__Written problem__.
Please write out the material that follows, exactly as it stands.

__Data__.
[start]

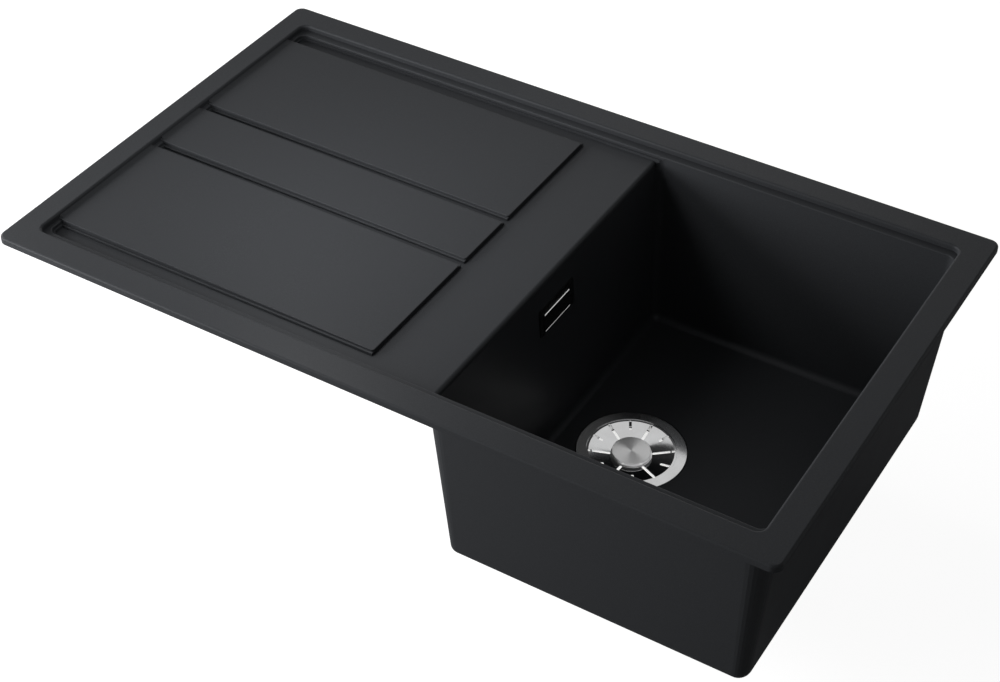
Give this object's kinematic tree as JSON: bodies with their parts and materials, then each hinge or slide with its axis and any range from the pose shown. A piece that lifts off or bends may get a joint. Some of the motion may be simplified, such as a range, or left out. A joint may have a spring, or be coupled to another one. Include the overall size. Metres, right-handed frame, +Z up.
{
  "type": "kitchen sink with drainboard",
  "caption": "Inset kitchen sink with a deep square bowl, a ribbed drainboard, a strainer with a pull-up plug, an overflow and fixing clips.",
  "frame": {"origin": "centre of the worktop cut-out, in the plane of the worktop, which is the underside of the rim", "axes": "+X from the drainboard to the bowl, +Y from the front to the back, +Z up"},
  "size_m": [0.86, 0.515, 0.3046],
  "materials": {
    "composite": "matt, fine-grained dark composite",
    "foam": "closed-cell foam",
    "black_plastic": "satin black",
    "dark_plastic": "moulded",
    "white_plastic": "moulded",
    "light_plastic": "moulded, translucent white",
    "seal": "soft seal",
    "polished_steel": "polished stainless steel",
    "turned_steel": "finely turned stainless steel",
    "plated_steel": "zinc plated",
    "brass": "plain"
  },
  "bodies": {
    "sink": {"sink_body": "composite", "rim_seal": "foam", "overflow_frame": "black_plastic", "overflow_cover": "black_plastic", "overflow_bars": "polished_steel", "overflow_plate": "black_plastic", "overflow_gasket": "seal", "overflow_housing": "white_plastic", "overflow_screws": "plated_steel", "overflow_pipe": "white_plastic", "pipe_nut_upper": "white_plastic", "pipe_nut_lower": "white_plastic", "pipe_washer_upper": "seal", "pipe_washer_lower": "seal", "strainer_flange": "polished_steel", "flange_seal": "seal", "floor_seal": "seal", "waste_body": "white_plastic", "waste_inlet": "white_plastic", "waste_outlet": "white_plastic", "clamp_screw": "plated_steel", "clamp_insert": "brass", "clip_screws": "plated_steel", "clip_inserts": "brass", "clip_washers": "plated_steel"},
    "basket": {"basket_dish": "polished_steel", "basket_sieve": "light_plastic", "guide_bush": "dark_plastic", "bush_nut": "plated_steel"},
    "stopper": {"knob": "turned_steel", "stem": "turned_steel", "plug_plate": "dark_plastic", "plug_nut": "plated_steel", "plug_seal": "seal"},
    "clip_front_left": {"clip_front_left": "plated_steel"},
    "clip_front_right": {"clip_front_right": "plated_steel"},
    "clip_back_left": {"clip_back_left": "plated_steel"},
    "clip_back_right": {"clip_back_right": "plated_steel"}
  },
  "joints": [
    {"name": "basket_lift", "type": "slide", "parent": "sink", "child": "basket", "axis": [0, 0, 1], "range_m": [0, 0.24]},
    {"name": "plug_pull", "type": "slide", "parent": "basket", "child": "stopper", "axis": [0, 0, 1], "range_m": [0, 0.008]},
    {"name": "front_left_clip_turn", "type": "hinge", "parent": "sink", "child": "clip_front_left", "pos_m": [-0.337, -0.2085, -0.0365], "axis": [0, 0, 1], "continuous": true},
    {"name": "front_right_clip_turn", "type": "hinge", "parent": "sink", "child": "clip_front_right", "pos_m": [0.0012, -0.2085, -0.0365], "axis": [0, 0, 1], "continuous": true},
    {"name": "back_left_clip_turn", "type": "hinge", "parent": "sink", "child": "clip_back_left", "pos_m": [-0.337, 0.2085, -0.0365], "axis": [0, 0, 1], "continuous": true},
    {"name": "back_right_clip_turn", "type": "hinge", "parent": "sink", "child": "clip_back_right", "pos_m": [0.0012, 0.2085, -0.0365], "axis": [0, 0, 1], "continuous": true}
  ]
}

[end]

__Result of the task__.
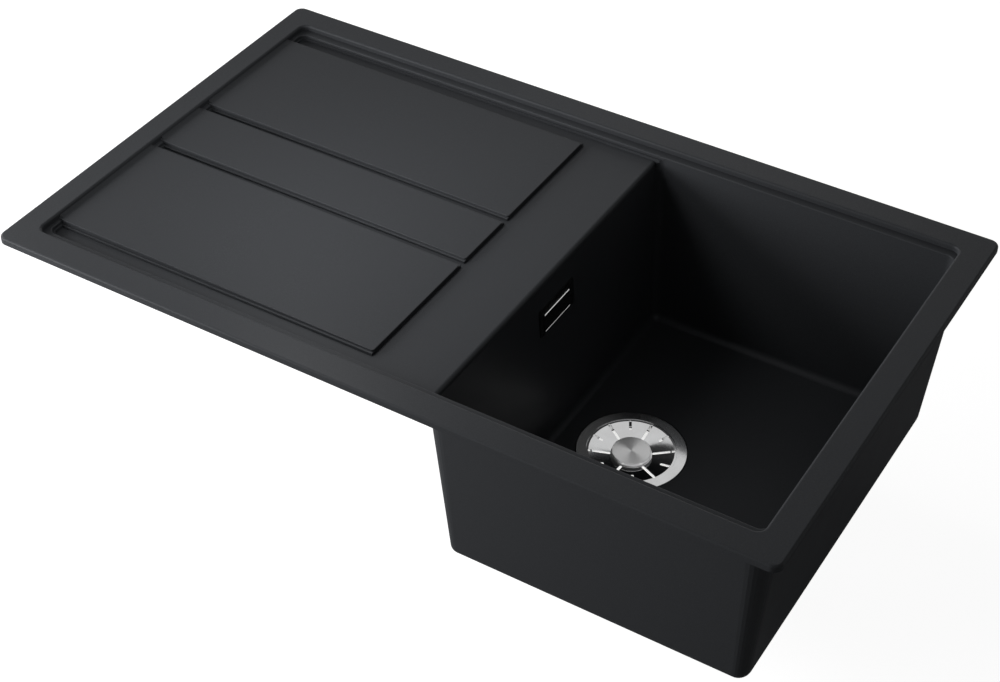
Give this object's kinematic tree as JSON: bodies with their parts and materials, then each hinge or slide with its axis and any range from the pose shown. A piece that lifts off or bends may get a joint. Some of the motion may be simplified, such as a range, or left out. A joint may have a spring, or be coupled to another one. Include the overall size. Metres, right-handed frame, +Z up.
{
  "type": "kitchen sink with drainboard",
  "caption": "Inset kitchen sink with a deep square bowl, a ribbed drainboard, a strainer with a pull-up plug, an overflow and fixing clips.",
  "frame": {"origin": "centre of the worktop cut-out, in the plane of the worktop, which is the underside of the rim", "axes": "+X from the drainboard to the bowl, +Y from the front to the back, +Z up"},
  "size_m": [0.86, 0.515, 0.3046],
  "materials": {
    "composite": "matt, fine-grained dark composite",
    "foam": "closed-cell foam",
    "black_plastic": "satin black",
    "dark_plastic": "moulded",
    "white_plastic": "moulded",
    "light_plastic": "moulded, translucent white",
    "seal": "soft seal",
    "polished_steel": "polished stainless steel",
    "turned_steel": "finely turned stainless steel",
    "plated_steel": "zinc plated",
    "brass": "plain"
  },
  "bodies": {
    "sink": {"sink_body": "composite", "rim_seal": "foam", "overflow_frame": "black_plastic", "overflow_cover": "black_plastic", "overflow_bars": "polished_steel", "overflow_plate": "black_plastic", "overflow_gasket": "seal", "overflow_housing": "white_plastic", "overflow_screws": "plated_steel", "overflow_pipe": "white_plastic", "pipe_nut_upper": "white_plastic", "pipe_nut_lower": "white_plastic", "pipe_washer_upper": "seal", "pipe_washer_lower": "seal", "strainer_flange": "polished_steel", "flange_seal": "seal", "floor_seal": "seal", "waste_body": "white_plastic", "waste_inlet": "white_plastic", "waste_outlet": "white_plastic", "clamp_screw": "plated_steel", "clamp_insert": "brass", "clip_screws": "plated_steel", "clip_inserts": "brass", "clip_washers": "plated_steel"},
    "basket": {"basket_dish": "polished_steel", "basket_sieve": "light_plastic", "guide_bush": "dark_plastic", "bush_nut": "plated_steel"},
    "stopper": {"knob": "turned_steel", "stem": "turned_steel", "plug_plate": "dark_plastic", "plug_nut": "plated_steel", "plug_seal": "seal"},
    "clip_front_left": {"clip_front_left": "plated_steel"},
    "clip_front_right": {"clip_front_right": "plated_steel"},
    "clip_back_left": {"clip_back_left": "plated_steel"},
    "clip_back_right": {"clip_back_right": "plated_steel"}
  },
  "joints": [
    {"name": "basket_lift", "type": "slide", "parent": "sink", "child": "basket", "axis": [0, 0, 1], "range_m": [0, 0.24]},
    {"name": "plug_pull", "type": "slide", "parent": "basket", "child": "stopper", "axis": [0, 0, 1], "range_m": [0, 0.008]},
    {"name": "front_left_clip_turn", "type": "hinge", "parent": "sink", "child": "clip_front_left", "pos_m": [-0.337, -0.2085, -0.0365], "axis": [0, 0, 1], "continuous": true},
    {"name": "front_right_clip_turn", "type": "hinge", "parent": "sink", "child": "clip_front_right", "pos_m": [0.0012, -0.2085, -0.0365], "axis": [0, 0, 1], "continuous": true},
    {"name": "back_left_clip_turn", "type": "hinge", "parent": "sink", "child": "clip_back_left", "pos_m": [-0.337, 0.2085, -0.0365], "axis": [0, 0, 1], "continuous": true},
    {"name": "back_right_clip_turn", "type": "hinge", "parent": "sink", "child": "clip_back_right", "pos_m": [0.0012, 0.2085, -0.0365], "axis": [0, 0, 1], "continuous": true}
  ]
}